§ Your task
Copy out precisely the lines beginning at the line that contains "for index, point" and ending at the line that contains "cad_parts[node].hide_render = cad_parts[node].hide_viewport", including both.

§ Data segment
*****
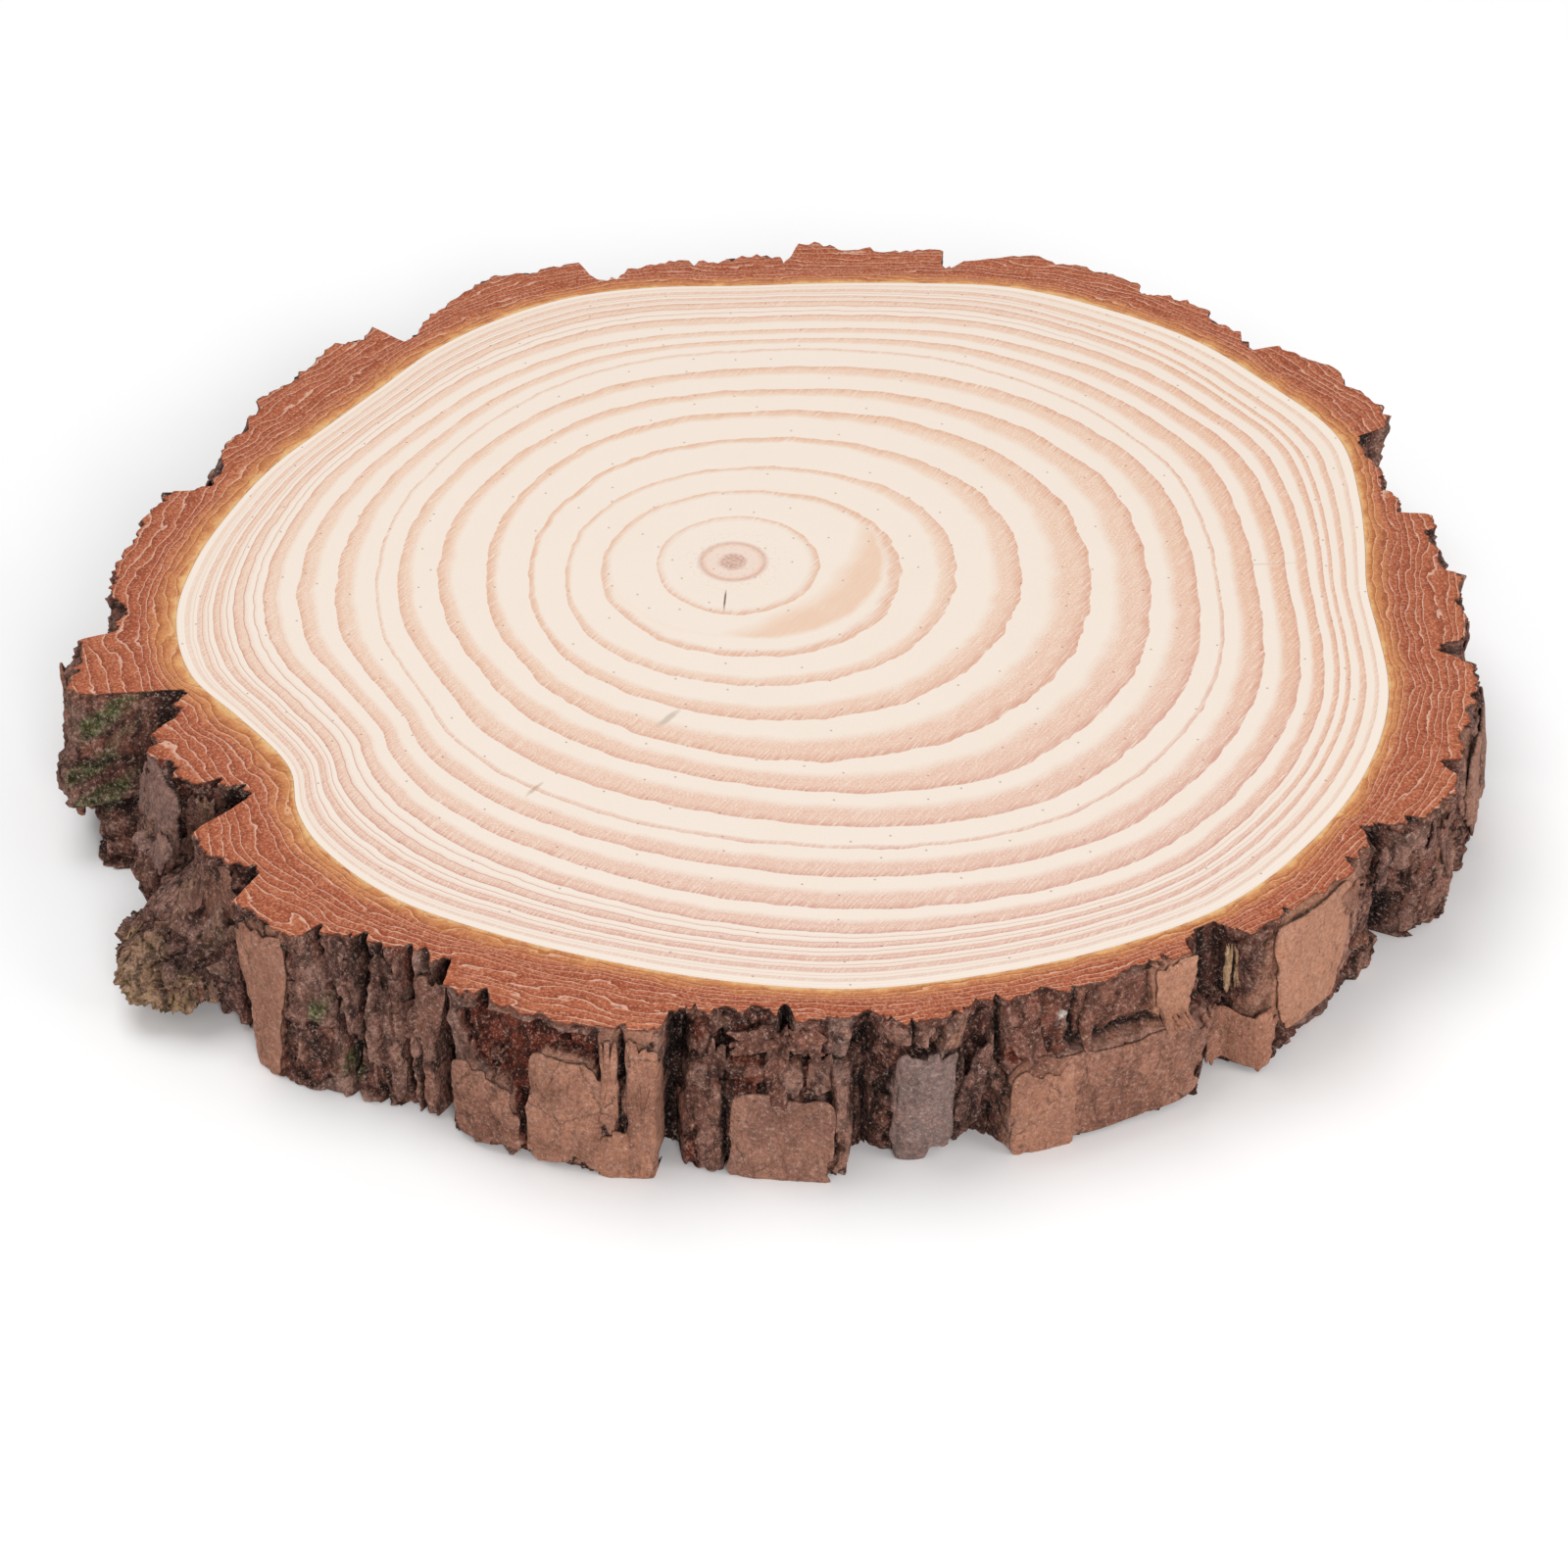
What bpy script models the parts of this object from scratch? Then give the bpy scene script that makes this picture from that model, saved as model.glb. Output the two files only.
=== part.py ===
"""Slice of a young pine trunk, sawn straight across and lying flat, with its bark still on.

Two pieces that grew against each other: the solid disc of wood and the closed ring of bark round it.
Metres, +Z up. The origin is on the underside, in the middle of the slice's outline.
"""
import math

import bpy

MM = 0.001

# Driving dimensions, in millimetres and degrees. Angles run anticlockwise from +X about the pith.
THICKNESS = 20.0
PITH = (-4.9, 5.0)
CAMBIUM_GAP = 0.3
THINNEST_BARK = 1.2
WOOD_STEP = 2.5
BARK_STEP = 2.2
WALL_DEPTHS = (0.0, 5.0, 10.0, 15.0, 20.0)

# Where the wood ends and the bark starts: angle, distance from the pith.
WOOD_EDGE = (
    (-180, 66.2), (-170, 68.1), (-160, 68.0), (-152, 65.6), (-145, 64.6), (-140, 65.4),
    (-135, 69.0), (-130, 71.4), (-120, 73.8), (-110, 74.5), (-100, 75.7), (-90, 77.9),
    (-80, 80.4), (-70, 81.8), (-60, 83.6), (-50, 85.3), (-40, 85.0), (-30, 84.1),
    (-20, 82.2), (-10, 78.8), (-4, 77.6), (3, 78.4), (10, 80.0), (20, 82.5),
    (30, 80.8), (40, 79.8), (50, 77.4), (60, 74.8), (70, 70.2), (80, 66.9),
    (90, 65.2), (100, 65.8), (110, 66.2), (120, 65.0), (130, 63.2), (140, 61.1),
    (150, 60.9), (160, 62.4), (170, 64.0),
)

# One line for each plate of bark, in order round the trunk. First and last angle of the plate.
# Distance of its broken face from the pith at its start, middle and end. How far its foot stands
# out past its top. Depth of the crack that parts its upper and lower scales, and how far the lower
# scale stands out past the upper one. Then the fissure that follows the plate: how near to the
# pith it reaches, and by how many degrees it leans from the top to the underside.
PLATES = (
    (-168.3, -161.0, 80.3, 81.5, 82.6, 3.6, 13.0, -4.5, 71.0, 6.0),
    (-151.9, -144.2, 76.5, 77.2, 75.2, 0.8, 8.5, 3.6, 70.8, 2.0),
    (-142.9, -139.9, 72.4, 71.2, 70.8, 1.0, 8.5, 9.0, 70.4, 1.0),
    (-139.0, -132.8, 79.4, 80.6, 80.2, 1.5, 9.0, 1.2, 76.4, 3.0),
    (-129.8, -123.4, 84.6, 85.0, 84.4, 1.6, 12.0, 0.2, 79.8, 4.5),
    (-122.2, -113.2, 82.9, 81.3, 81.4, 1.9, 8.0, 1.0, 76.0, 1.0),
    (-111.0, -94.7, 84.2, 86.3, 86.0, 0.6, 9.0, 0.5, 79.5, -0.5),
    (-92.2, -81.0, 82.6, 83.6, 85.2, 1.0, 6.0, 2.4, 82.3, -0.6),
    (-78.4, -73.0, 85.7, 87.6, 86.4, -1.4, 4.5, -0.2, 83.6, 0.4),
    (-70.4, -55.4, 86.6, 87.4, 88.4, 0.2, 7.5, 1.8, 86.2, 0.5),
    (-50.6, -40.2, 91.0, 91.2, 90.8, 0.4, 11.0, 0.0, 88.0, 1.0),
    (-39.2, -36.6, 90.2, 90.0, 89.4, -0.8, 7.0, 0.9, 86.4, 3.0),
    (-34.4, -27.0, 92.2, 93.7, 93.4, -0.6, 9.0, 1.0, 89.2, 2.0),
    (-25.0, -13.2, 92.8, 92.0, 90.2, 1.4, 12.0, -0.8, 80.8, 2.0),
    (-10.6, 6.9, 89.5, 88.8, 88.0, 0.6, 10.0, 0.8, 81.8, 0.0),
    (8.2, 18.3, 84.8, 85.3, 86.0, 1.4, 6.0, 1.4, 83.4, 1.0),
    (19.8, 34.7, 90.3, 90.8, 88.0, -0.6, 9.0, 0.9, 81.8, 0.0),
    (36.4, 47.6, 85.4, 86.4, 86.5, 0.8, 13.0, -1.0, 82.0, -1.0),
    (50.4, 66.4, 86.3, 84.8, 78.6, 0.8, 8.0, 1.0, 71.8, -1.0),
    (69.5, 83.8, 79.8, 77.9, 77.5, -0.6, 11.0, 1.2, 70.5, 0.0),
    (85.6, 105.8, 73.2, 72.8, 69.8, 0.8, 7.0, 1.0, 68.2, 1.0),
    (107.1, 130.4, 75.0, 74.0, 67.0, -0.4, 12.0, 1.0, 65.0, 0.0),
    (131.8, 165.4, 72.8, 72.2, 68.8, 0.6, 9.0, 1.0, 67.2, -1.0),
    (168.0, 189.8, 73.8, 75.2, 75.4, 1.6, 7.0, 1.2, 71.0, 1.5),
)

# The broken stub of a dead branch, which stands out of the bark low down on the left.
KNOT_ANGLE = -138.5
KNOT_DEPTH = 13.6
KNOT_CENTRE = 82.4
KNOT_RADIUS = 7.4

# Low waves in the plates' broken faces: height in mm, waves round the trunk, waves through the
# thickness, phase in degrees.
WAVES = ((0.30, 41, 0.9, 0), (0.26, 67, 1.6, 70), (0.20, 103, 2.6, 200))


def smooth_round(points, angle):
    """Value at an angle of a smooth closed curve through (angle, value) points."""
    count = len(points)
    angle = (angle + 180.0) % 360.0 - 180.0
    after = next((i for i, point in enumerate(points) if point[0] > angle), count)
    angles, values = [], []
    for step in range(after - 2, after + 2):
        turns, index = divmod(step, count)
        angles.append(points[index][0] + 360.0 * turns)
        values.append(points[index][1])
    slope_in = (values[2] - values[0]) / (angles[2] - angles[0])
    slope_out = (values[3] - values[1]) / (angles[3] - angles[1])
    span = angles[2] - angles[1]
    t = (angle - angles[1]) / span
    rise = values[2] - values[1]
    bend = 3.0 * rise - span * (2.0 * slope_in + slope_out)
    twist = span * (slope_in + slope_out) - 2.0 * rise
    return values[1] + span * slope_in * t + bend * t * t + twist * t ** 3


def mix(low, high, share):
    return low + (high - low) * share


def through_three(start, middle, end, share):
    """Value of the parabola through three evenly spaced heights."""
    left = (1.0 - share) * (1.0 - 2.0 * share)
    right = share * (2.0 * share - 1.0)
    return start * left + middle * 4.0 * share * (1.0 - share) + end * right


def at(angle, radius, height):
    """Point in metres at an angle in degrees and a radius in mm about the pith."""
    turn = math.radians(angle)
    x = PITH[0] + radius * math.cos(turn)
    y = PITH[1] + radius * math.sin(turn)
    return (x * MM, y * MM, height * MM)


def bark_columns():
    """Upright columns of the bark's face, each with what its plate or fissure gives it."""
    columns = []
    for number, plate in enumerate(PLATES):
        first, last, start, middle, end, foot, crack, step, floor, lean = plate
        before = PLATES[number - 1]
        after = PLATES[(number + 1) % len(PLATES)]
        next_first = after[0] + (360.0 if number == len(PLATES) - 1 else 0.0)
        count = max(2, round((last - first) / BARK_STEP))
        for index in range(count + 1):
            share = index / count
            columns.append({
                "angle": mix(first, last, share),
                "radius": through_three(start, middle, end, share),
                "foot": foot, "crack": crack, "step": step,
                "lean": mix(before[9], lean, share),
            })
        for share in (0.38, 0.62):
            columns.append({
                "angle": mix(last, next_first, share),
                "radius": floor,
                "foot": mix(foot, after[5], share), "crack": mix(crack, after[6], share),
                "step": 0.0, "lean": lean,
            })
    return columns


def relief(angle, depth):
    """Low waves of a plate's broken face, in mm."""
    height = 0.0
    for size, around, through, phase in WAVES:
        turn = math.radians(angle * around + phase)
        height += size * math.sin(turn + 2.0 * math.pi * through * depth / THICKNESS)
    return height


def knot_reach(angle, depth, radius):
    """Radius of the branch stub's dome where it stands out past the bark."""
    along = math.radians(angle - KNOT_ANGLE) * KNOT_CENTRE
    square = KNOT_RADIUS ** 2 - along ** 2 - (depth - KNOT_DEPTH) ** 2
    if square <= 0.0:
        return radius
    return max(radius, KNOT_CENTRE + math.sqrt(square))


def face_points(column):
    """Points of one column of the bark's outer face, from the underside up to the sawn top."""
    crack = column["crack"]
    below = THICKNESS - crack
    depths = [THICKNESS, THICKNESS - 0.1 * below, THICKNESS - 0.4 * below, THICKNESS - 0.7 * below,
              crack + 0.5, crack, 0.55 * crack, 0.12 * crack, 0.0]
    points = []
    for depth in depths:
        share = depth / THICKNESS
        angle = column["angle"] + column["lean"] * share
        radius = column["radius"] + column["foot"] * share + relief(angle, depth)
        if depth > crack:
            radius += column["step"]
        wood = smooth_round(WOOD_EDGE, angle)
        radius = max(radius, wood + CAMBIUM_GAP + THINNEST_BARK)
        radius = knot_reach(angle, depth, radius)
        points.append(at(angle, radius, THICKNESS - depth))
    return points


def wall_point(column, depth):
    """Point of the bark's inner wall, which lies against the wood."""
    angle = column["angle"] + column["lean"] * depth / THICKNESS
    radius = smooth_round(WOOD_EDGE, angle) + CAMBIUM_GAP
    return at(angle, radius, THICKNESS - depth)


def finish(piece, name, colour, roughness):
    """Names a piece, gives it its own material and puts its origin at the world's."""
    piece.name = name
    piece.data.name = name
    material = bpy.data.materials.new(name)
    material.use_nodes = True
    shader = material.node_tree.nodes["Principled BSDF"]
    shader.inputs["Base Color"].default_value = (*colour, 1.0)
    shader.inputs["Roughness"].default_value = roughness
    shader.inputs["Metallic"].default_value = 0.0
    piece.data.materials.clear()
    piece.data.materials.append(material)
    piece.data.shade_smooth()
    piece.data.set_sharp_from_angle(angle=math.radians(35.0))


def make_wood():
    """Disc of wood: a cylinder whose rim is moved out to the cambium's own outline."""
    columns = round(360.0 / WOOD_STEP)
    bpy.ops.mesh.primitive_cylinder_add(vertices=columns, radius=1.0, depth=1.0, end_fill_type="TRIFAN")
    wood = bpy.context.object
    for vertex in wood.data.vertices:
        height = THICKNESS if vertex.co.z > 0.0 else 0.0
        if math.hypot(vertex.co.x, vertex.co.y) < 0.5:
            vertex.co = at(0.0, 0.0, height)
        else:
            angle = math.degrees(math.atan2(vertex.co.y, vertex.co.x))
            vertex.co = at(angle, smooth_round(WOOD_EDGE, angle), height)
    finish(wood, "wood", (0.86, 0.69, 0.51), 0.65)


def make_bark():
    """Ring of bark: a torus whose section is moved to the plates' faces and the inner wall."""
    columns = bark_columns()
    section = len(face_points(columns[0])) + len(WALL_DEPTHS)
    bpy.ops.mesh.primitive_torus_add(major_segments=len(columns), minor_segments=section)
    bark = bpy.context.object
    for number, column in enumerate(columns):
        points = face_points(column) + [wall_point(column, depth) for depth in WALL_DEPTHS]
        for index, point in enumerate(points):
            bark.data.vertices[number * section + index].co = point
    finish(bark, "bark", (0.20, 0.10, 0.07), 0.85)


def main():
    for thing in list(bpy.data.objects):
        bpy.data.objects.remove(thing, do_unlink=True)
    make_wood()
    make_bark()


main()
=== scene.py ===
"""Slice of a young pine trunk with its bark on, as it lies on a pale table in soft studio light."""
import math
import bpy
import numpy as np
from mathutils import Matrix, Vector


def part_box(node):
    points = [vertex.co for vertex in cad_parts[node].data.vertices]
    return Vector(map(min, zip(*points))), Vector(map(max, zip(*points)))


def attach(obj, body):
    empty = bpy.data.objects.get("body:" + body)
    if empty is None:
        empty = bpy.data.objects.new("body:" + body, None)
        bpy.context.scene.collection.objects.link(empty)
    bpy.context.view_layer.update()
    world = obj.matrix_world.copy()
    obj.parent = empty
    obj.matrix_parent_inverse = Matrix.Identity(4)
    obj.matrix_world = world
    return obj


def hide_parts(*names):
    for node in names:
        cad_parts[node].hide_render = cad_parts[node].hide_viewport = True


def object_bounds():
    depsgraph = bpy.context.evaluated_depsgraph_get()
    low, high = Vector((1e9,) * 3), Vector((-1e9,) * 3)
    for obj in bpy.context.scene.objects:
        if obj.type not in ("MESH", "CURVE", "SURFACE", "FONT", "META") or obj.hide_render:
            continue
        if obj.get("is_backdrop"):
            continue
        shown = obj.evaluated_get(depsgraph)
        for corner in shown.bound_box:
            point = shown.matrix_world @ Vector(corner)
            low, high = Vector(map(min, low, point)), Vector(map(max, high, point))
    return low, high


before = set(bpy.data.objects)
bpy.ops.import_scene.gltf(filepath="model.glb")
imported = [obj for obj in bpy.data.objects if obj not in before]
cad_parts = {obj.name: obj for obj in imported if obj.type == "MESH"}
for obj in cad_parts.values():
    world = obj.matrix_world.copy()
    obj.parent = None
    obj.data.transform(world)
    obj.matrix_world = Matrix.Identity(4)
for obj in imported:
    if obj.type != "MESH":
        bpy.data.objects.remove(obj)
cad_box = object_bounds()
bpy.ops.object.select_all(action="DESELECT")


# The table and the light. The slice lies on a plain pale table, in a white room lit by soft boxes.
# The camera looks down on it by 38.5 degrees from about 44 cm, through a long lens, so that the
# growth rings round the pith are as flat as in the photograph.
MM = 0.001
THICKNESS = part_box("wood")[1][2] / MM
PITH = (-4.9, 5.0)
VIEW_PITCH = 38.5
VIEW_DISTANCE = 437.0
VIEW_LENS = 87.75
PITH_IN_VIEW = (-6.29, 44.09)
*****
§ Reply to the exercise
        for index, point in enumerate(points):
            bark.data.vertices[number * section + index].co = point
    finish(bark, "bark", (0.20, 0.10, 0.07), 0.85)


def main():
    for thing in list(bpy.data.objects):
        bpy.data.objects.remove(thing, do_unlink=True)
    make_wood()
    make_bark()


main()
=== scene.py ===
"""Slice of a young pine trunk with its bark on, as it lies on a pale table in soft studio light."""
import math
import bpy
import numpy as np
from mathutils import Matrix, Vector


def part_box(node):
    points = [vertex.co for vertex in cad_parts[node].data.vertices]
    return Vector(map(min, zip(*points))), Vector(map(max, zip(*points)))


def attach(obj, body):
    empty = bpy.data.objects.get("body:" + body)
    if empty is None:
        empty = bpy.data.objects.new("body:" + body, None)
        bpy.context.scene.collection.objects.link(empty)
    bpy.context.view_layer.update()
    world = obj.matrix_world.copy()
    obj.parent = empty
    obj.matrix_parent_inverse = Matrix.Identity(4)
    obj.matrix_world = world
    return obj


def hide_parts(*names):
    for node in names:
        cad_parts[node].hide_render = cad_parts[node].hide_viewport = True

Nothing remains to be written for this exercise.